Having now seen the North hand and the post-mortem, I took a wrong view of the hand. I interpreted partner’s diamond cue-bid as a limit raise of my suit which is only half-right. It’s a limit raise OR BETTER. I always forget this last part and in this deal, the “or better” was crucial. I just couldn’t place North with 16+ HCP.

I should have. Once a trump fit is confirmed, a return to that suit at, or below, game is meant to sign off. When North raised trumps beyond South’s bid of game, that should have been a sign of extra values.

The meaning of the 5H bid is sensible. An unusual raise beyond game but below slam should have a unique meaning, and the meaning assigned is eminently practical.

My problem isn’t so much with the 5H bid as with the bidding sequence that led up to it. I was shocked to see what North held in spades. I had the same worry about spades as that expressed by Paul Janicki. I didn’t have the courage of David Lindop to place partner with both missing top spades. I am impressed with how Carl Hudecek managed to place North with such a strong spade suit and two small diamonds. Also, Kevin Lane interpreted the 5H call and laid out an efficient and practical menu of responses that lead easily to the best spot.

Notwithstanding these efforts, there has to be a better way than a direct cue-bid of the opponents’ suit to bid a strong hand that has a good 5+ card suit of its own, good support for partner’s suit, and game-going values (or better). The modern use of the direct cue-bid of the opponents’ suit has changed from its original use. The North hand is an ideal candidate for the old-fashioned direct cue-bid and under those older bidding methods, the rest of the auction would probably have proceeded differently.

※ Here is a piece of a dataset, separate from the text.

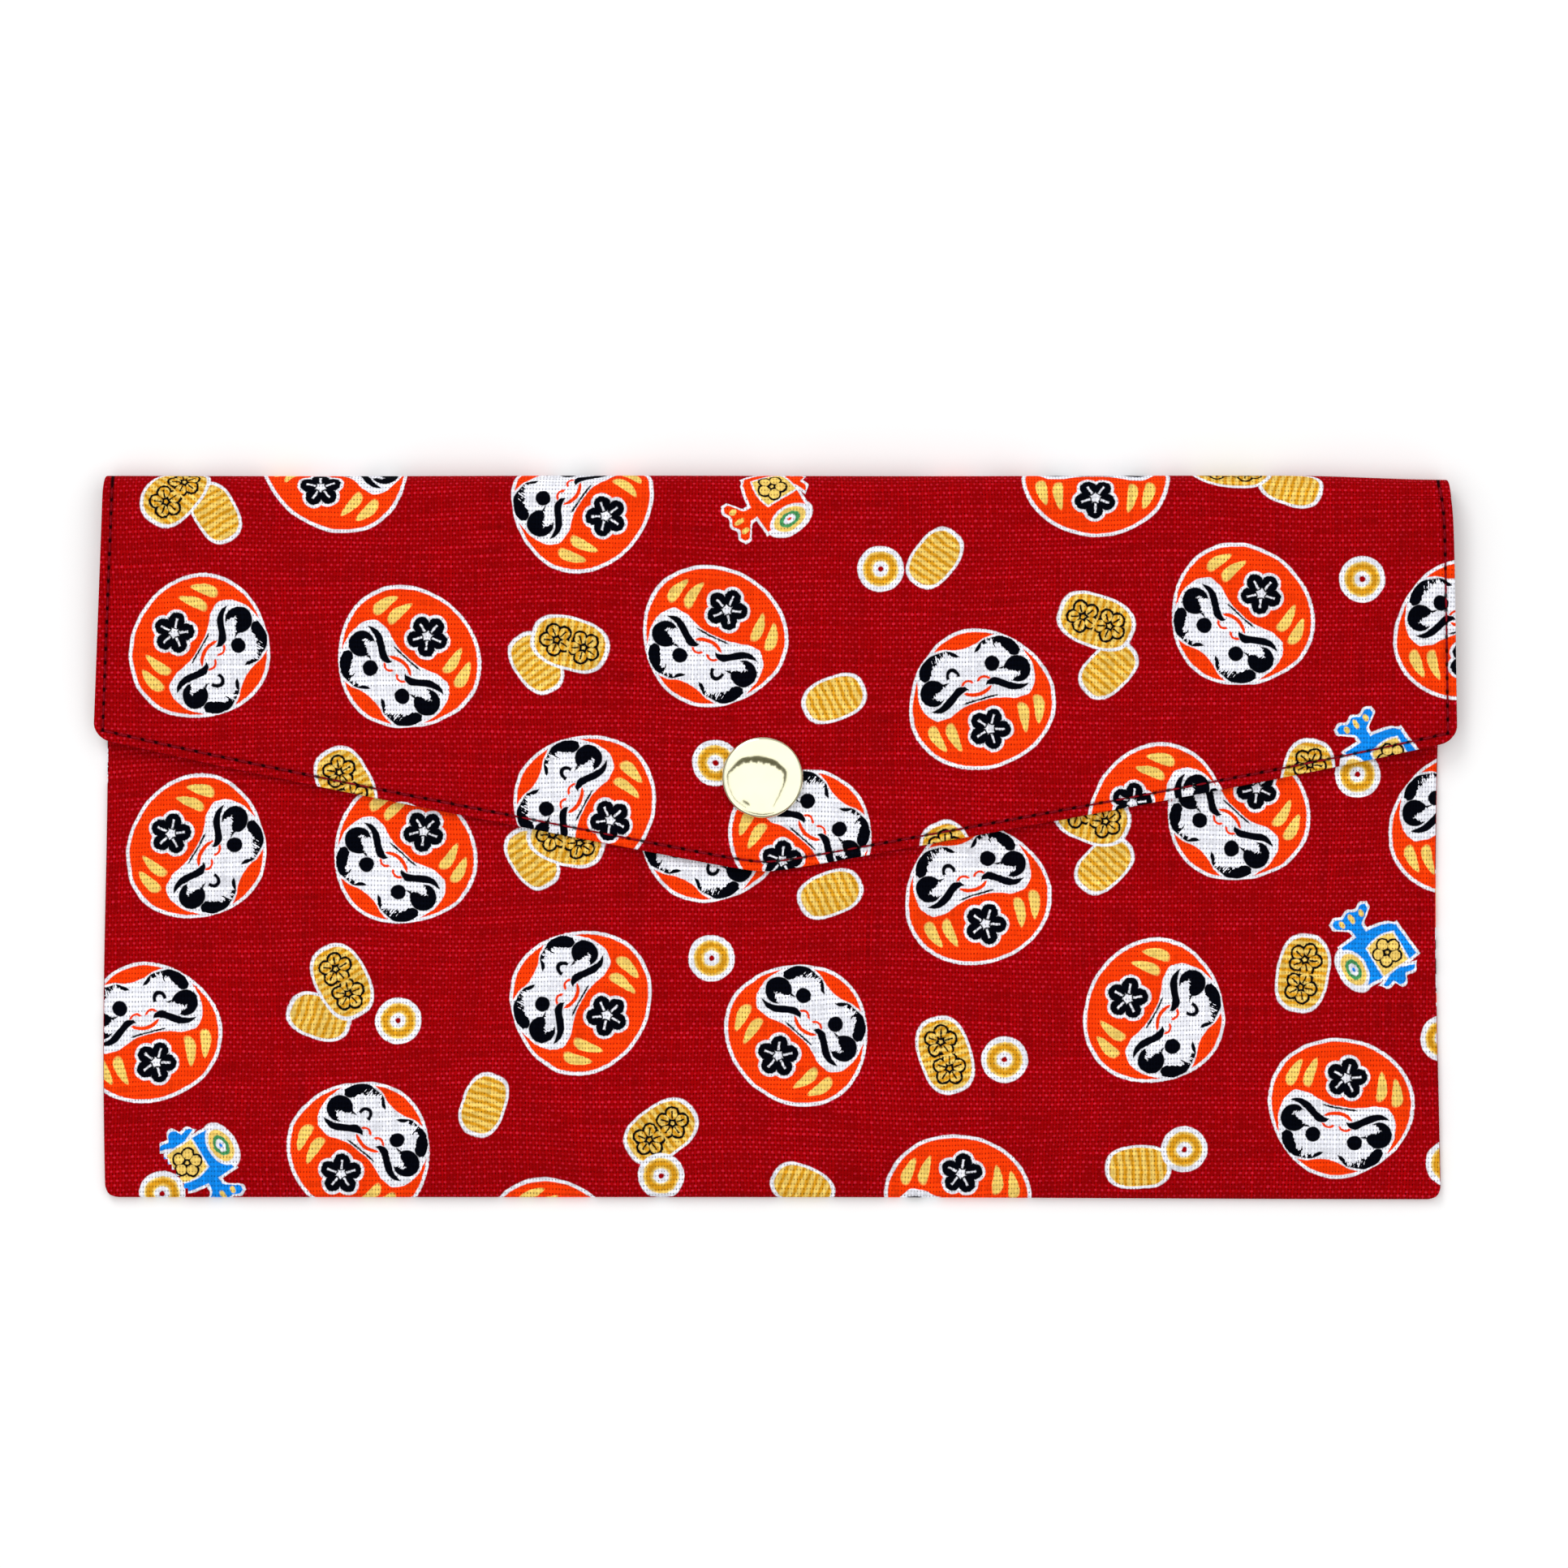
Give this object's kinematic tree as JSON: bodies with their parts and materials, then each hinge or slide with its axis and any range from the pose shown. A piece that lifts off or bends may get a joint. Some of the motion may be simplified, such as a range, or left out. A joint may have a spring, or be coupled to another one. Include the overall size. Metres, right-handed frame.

I have yet to see a comprehensive treatment of how to bid a responding hand that has good support for partner, a strong suit of its own, and game-going values in support of either suit. From bits and pieces here and there, I have concluded that showing support for partner takes precedence over showing your own suit, but surely this is just a guideline – there must be limits. I don’t agree with suppressing the strong 5-card spade suit of the North hand in order to show its 3-card support for partner’s suit with a cue-bid.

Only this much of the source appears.